Pas de protection magique
Peut-être eût-il fallu à la foule que le patriarche rappelle que la consécration du Liban, en ces temps troubles jamais vus, n’est pas une assurance contre les souffrances, mais la promesse d’un accompagnement dans un temps dont l’Église maronite elle-même a demandé qu’il soit fait souvenir des martyrs du temps présent ? La consécration, aurait-il dû rappeler, c’est celle de l’amour en échange de l’amour, de la Croix en échange de la Croix, du oui de Marie en échange de l’Incarnation.

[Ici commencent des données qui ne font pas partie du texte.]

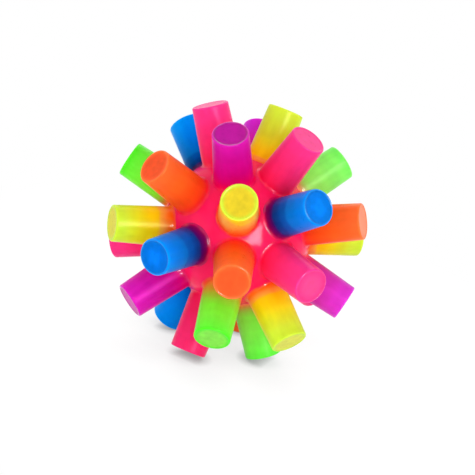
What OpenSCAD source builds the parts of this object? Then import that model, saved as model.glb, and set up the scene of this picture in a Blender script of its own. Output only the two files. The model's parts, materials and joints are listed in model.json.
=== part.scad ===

Peut-être eût-il fallu aussi que le patriarche fasse un immense acte de contrition au nom du Liban, lui qui a l’écrasante tâche de conduire spirituellement un peuple à travers le désert des épreuves et des séductions, à travers aussi les pièges des pharisiens et des zélotes de ce temps, jusqu’à la Terre promise de sa vocation historique.